Towards chunk-based translation memories

Publication TypeJournal Article
Year of Publication2008
AuthorsColominas, C

Most of the current Translation Memory systems are based on segments determined by marks that in most cases correspond to a complete sentence. The problem of complete sentence matching is that examples are often excluded from the matching candidates even though they probably contain one or more useful sub-segments that could be helpful to the translation. In view of these limitations, some proposals have been made in the literature regarding the possibility of building Translation Memory systems that operate “below” the sentence level, that is to say, at a sub-sentential level. Existing work demonstrates that sub-sentential segmentation of Translation Memories clearly shows a significantly best recall with respect to sentential segmentation.

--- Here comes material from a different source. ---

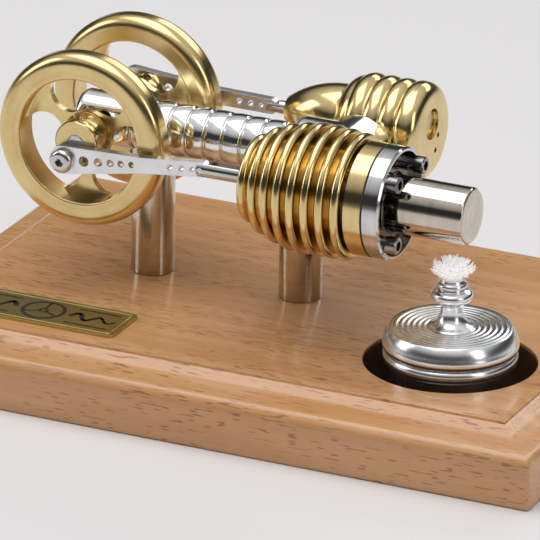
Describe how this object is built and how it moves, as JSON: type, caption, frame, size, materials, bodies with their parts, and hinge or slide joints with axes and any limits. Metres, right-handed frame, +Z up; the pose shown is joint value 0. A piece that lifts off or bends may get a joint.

Accepting the benefits of sub-sentential segmentation of Translation Memories, in this paper we consider different possibilities of sub-sentential segmentation and attempt an evaluation of the recall (covering sequences of chunks) and the precision (usability of these chunks) obtained by noun phrase chunk segmentation. Our experiments show that pre- or postmodified NPs turn out to be especially adequate for pretranslation tasks as they show a minimum cost by a maximum gain. In other words, their translation is on the one side not trivial as it often involves structural divergences between language and at the same time they are context independent enough that they can be reused without changes in most cases.